**** Input records ****

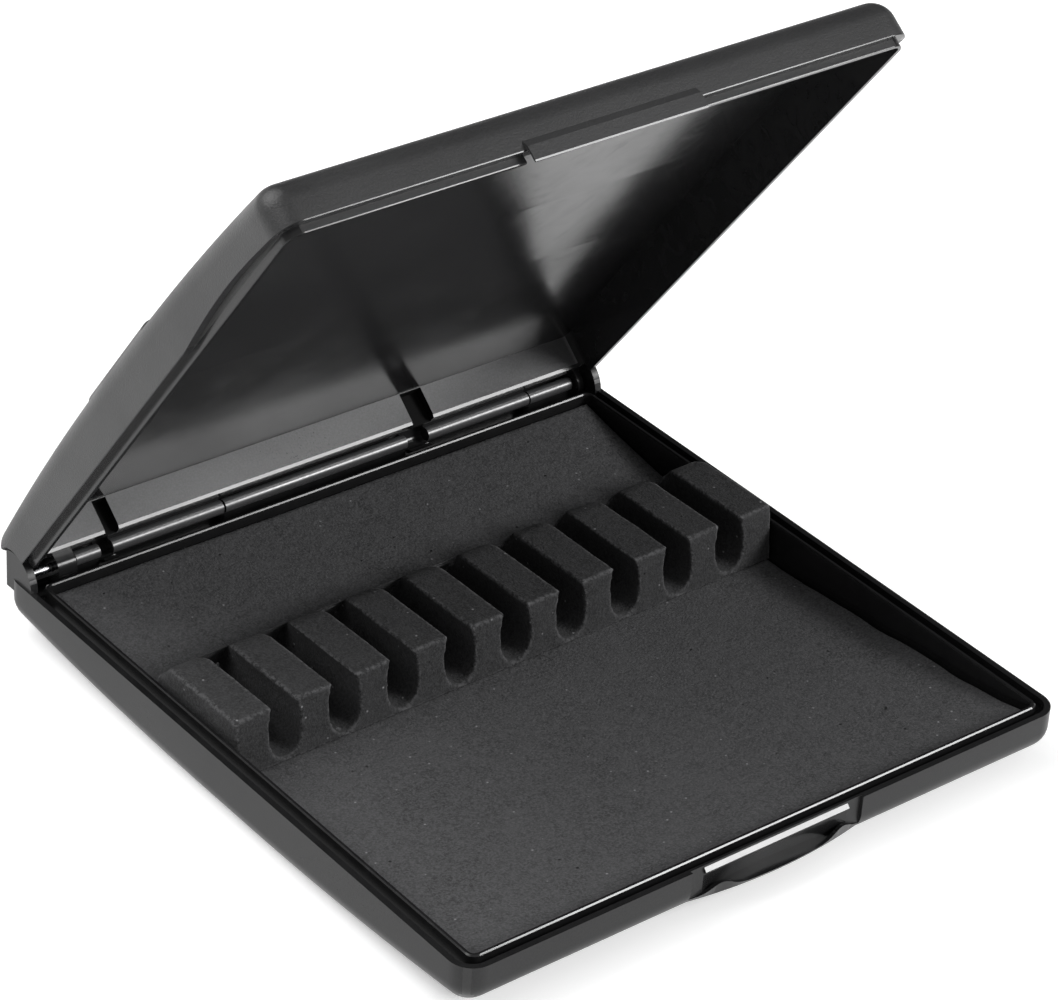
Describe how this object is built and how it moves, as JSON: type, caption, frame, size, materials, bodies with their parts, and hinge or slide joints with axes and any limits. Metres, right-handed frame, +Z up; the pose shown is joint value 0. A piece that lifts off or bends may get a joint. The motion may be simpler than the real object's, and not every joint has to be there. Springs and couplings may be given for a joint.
{
  "type": "slotted storage case",
  "caption": "Flat hinged pocket case, open, with a foam-lined tray and a slotted foam strip that holds slim tips or reeds.",
  "frame": {"origin": "middle of the flat land on the tray's underside", "axes": "+X to the right along the hinge, +Y from the front catch to the hinge, +Z up out of the tray"},
  "size_m": [0.092, 0.0994, 0.0858],
  "materials": {
    "tray_shell": "satin black",
    "lid_shell": "fine grain outside, gloss inside",
    "hinge_pin": "bright drawn wire",
    "foam_sheet": "matte closed-cell foam",
    "foam_strip": "matte closed-cell foam"
  },
  "bodies": {
    "tray": {"base_tray": "tray_shell", "hinge_pin_left": "hinge_pin", "hinge_pin_right": "hinge_pin", "foam_sheet": "foam_sheet", "foam_slotted_strip": "foam_strip"},
    "lid": {"lid_shell": "lid_shell"}
  },
  "joints": [
    {"name": "lid_hinge", "type": "hinge", "parent": "tray", "child": "lid", "pos_m": [0, 0.0459, 0.00762], "axis": [-1, 0, 0], "range_deg": [-53.9, 41.1]}
  ]
}
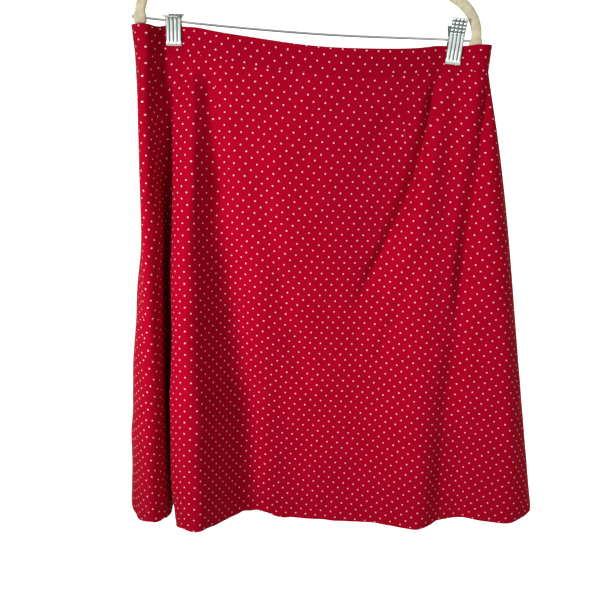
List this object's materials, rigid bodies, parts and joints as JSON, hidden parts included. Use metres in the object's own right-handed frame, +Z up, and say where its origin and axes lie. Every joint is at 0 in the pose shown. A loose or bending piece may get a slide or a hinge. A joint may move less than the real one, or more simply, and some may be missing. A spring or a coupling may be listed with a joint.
{
  "type": "a-line skirt on a clip hanger",
  "caption": "Knee-length a-line skirt with a waistband and two front darts, hung by ribbed spring clips from the crossbar of a wire-hooked flocked hanger.",
  "frame": {"origin": "inside top of the hook, where a rail carries the hanger", "axes": "+Z up; +X to the right of a viewer who faces the skirt's front; +Y away from that viewer, towards the skirt's back"},
  "size_m": [0.5641, 0.1876, 0.8277],
  "materials": {
    "panel_cloth": "matt crimson cotton with white pin dots",
    "band_cloth": "matt crimson cotton with white pin dots, interfaced",
    "flock": "cream flocking over moulded plastic",
    "bright_steel": "bright plated steel"
  },
  "bodies": {
    "root": {"front_panel": "panel_cloth", "back_panel": "panel_cloth", "waistband_front": "band_cloth", "waistband_back": "band_cloth", "hanger_body": "flock", "hanger_rod": "bright_steel", "hook": "bright_steel", "hook_collar": "bright_steel", "clip_front_left": "bright_steel", "clip_back_left": "bright_steel", "clip_spring_left": "bright_steel", "clip_front_right": "bright_steel", "clip_back_right": "bright_steel", "clip_spring_right": "bright_steel"}
  },
  "joints": []
}
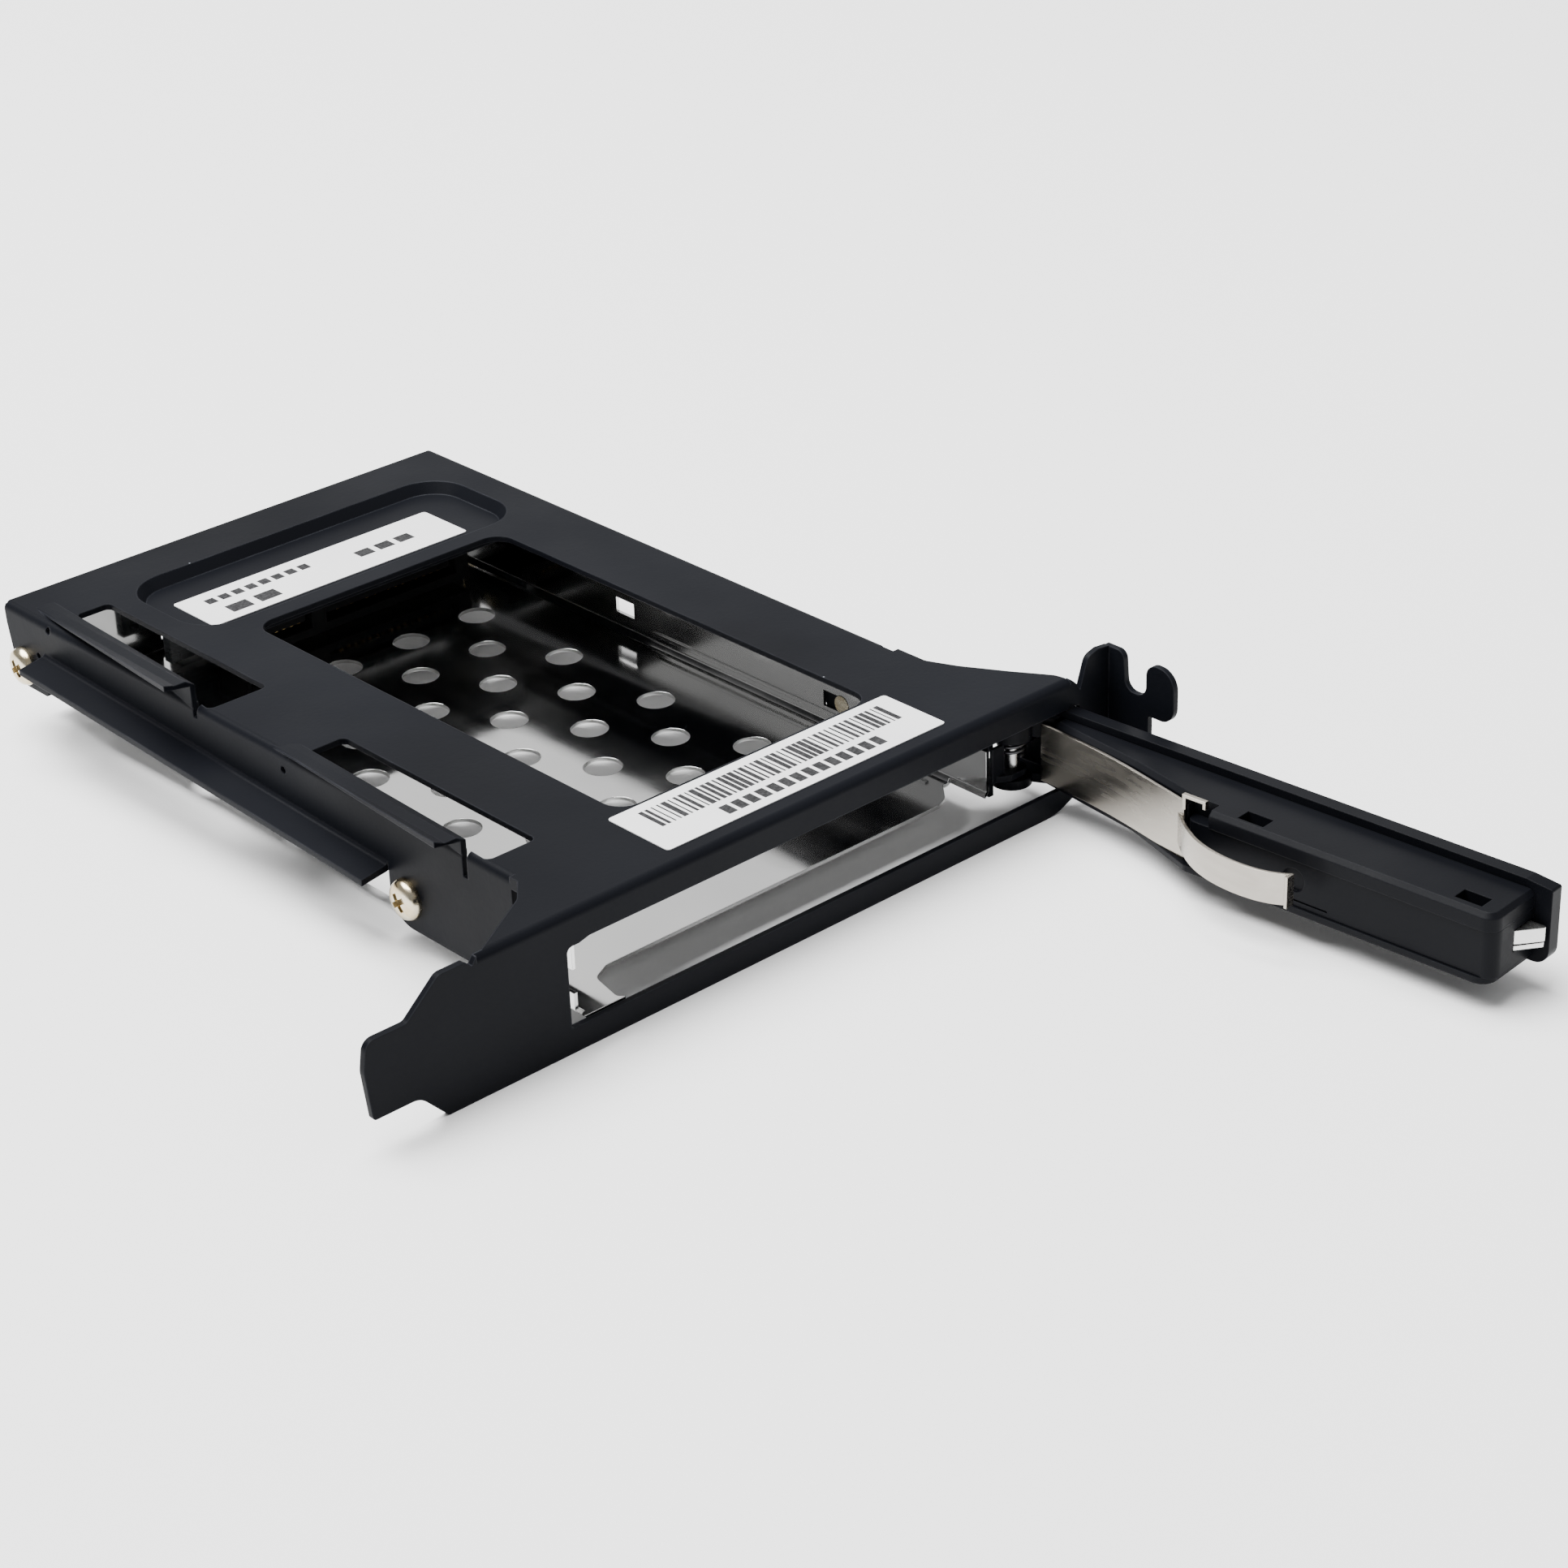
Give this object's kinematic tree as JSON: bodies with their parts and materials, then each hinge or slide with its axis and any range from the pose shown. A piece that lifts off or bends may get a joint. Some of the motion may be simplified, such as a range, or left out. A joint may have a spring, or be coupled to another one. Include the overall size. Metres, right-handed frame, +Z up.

****

_Request:_
Above are some records; repeat all of them exactly.

_Exercise output:_
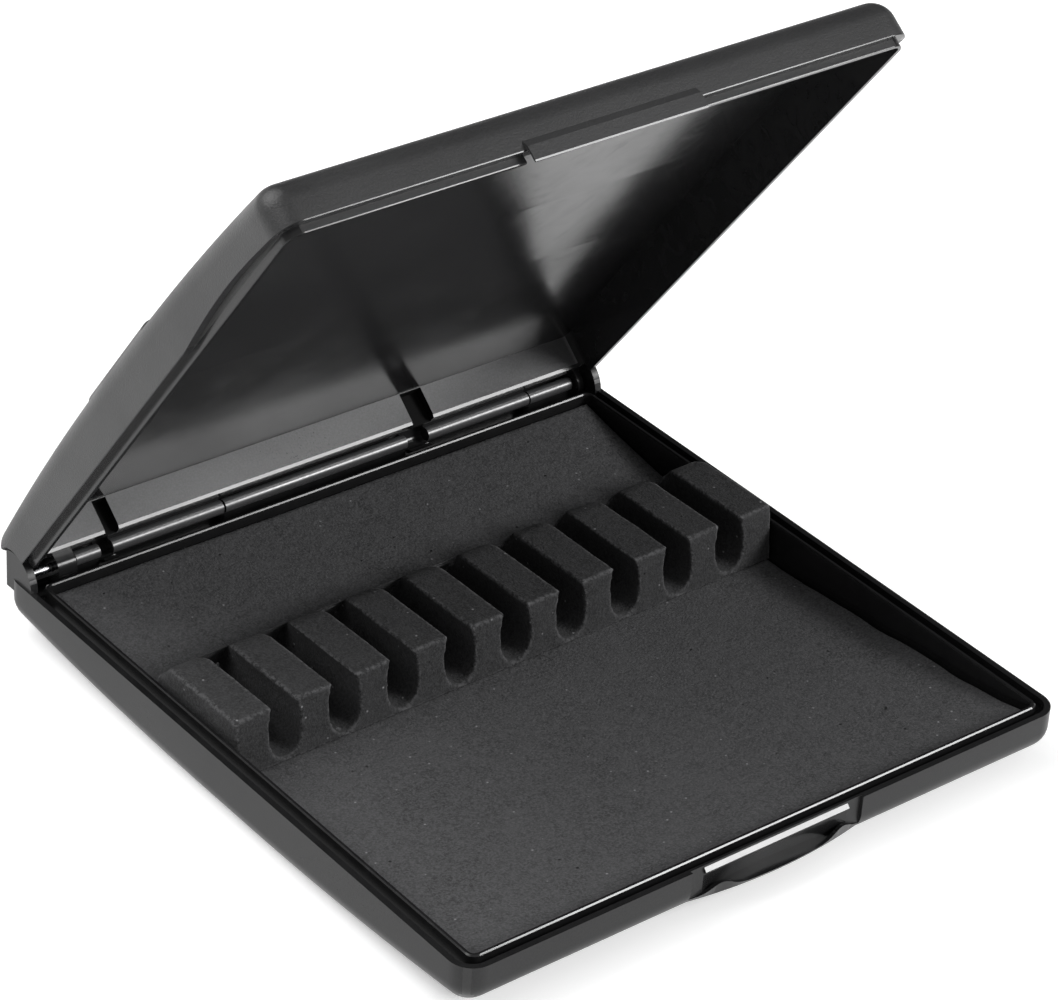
Describe how this object is built and how it moves, as JSON: type, caption, frame, size, materials, bodies with their parts, and hinge or slide joints with axes and any limits. Metres, right-handed frame, +Z up; the pose shown is joint value 0. A piece that lifts off or bends may get a joint. The motion may be simpler than the real object's, and not every joint has to be there. Springs and couplings may be given for a joint.
{
  "type": "slotted storage case",
  "caption": "Flat hinged pocket case, open, with a foam-lined tray and a slotted foam strip that holds slim tips or reeds.",
  "frame": {"origin": "middle of the flat land on the tray's underside", "axes": "+X to the right along the hinge, +Y from the front catch to the hinge, +Z up out of the tray"},
  "size_m": [0.092, 0.0994, 0.0858],
  "materials": {
    "tray_shell": "satin black",
    "lid_shell": "fine grain outside, gloss inside",
    "hinge_pin": "bright drawn wire",
    "foam_sheet": "matte closed-cell foam",
    "foam_strip": "matte closed-cell foam"
  },
  "bodies": {
    "tray": {"base_tray": "tray_shell", "hinge_pin_left": "hinge_pin", "hinge_pin_right": "hinge_pin", "foam_sheet": "foam_sheet", "foam_slotted_strip": "foam_strip"},
    "lid": {"lid_shell": "lid_shell"}
  },
  "joints": [
    {"name": "lid_hinge", "type": "hinge", "parent": "tray", "child": "lid", "pos_m": [0, 0.0459, 0.00762], "axis": [-1, 0, 0], "range_deg": [-53.9, 41.1]}
  ]
}
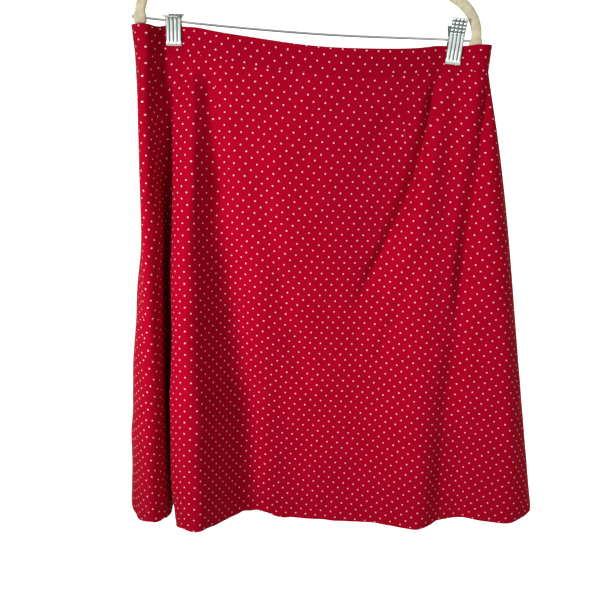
List this object's materials, rigid bodies, parts and joints as JSON, hidden parts included. Use metres in the object's own right-handed frame, +Z up, and say where its origin and axes lie. Every joint is at 0 in the pose shown. A loose or bending piece may get a slide or a hinge. A joint may move less than the real one, or more simply, and some may be missing. A spring or a coupling may be listed with a joint.
{
  "type": "a-line skirt on a clip hanger",
  "caption": "Knee-length a-line skirt with a waistband and two front darts, hung by ribbed spring clips from the crossbar of a wire-hooked flocked hanger.",
  "frame": {"origin": "inside top of the hook, where a rail carries the hanger", "axes": "+Z up; +X to the right of a viewer who faces the skirt's front; +Y away from that viewer, towards the skirt's back"},
  "size_m": [0.5641, 0.1876, 0.8277],
  "materials": {
    "panel_cloth": "matt crimson cotton with white pin dots",
    "band_cloth": "matt crimson cotton with white pin dots, interfaced",
    "flock": "cream flocking over moulded plastic",
    "bright_steel": "bright plated steel"
  },
  "bodies": {
    "root": {"front_panel": "panel_cloth", "back_panel": "panel_cloth", "waistband_front": "band_cloth", "waistband_back": "band_cloth", "hanger_body": "flock", "hanger_rod": "bright_steel", "hook": "bright_steel", "hook_collar": "bright_steel", "clip_front_left": "bright_steel", "clip_back_left": "bright_steel", "clip_spring_left": "bright_steel", "clip_front_right": "bright_steel", "clip_back_right": "bright_steel", "clip_spring_right": "bright_steel"}
  },
  "joints": []
}
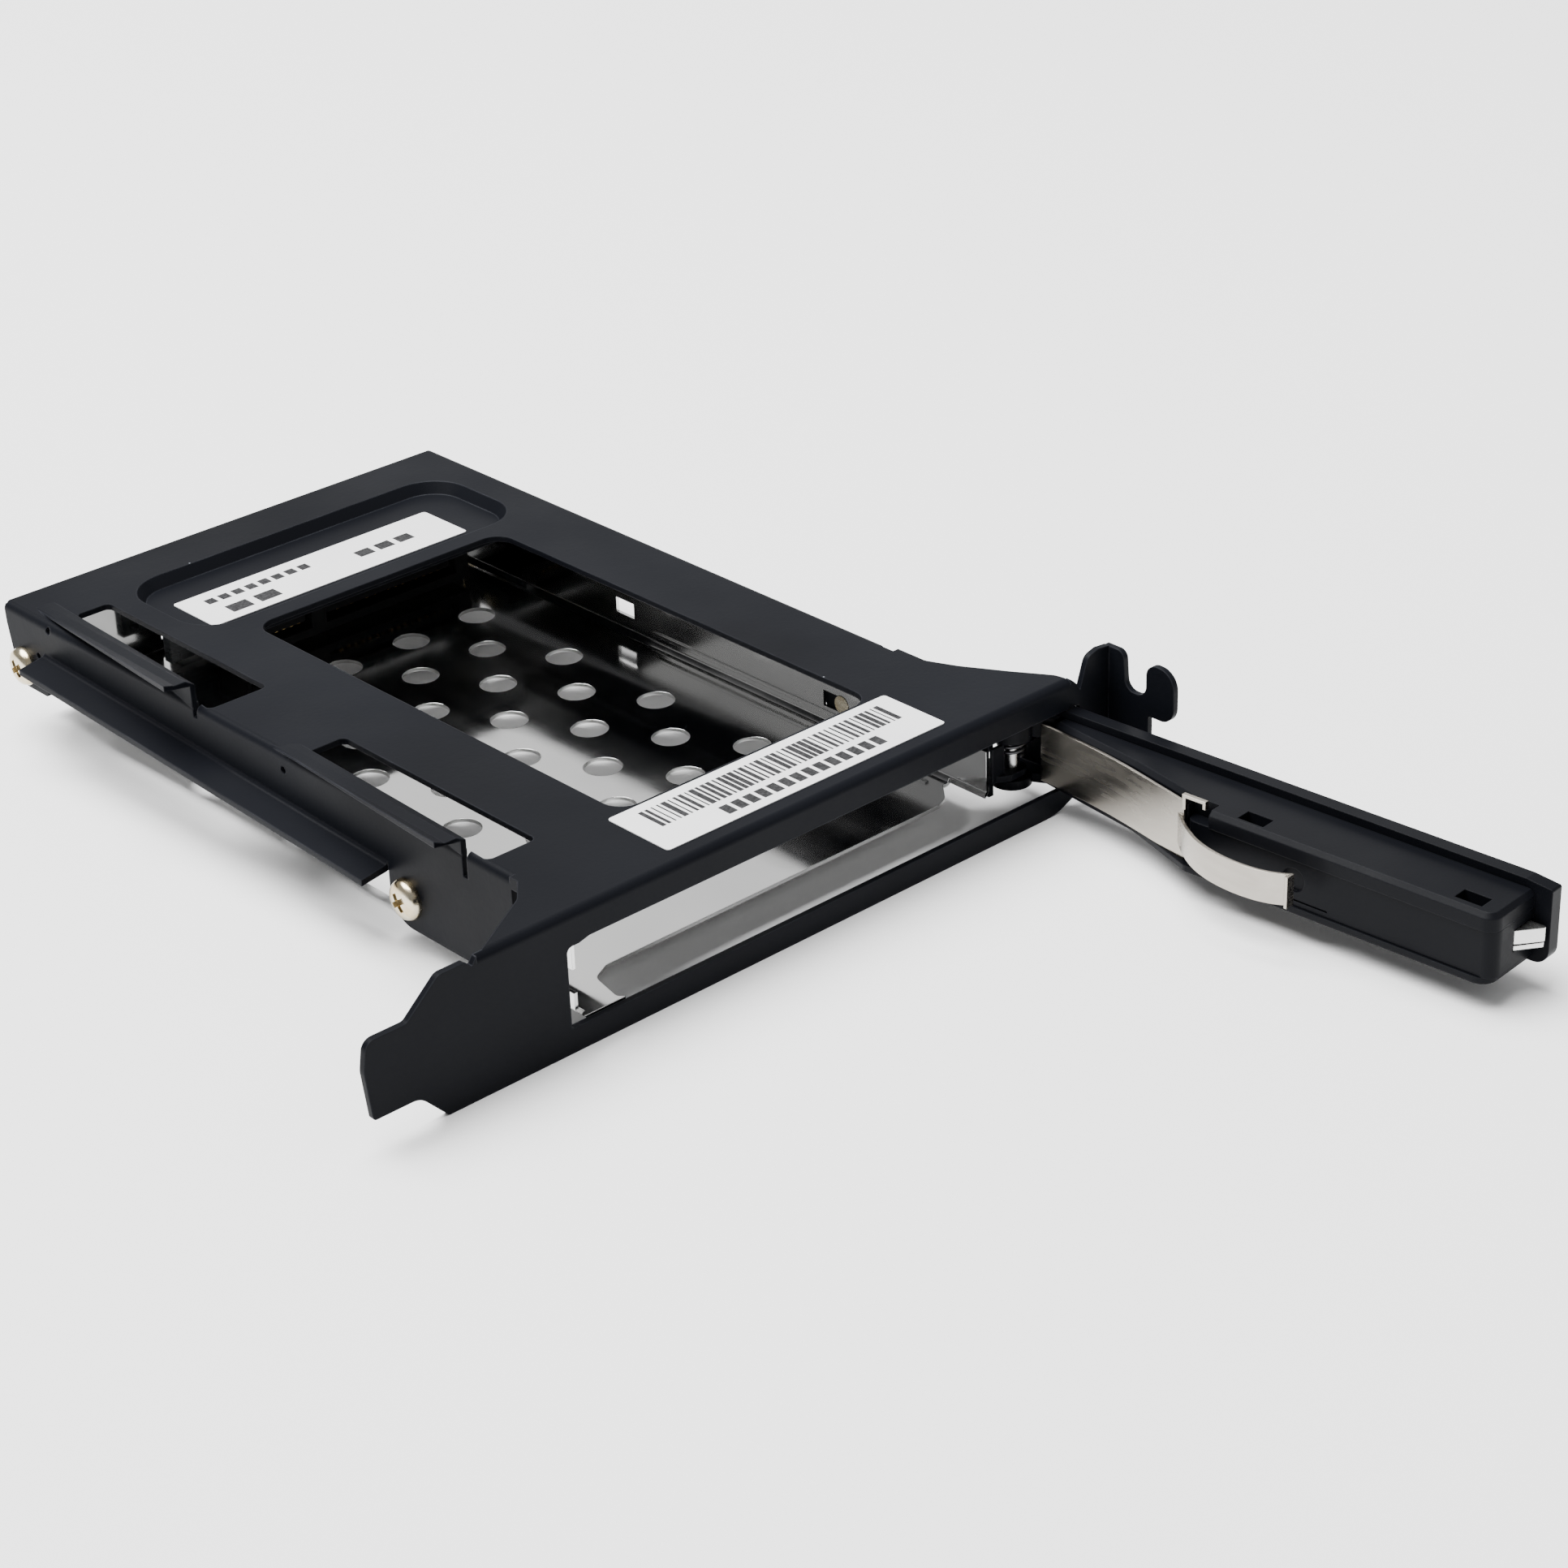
Give this object's kinematic tree as JSON: bodies with their parts and materials, then each hinge or slide with its axis and any range from the pose shown. A piece that lifts off or bends may get a joint. Some of the motion may be simplified, such as a range, or left out. A joint may have a spring, or be coupled to another one. Include the overall size. Metres, right-handed frame, +Z up.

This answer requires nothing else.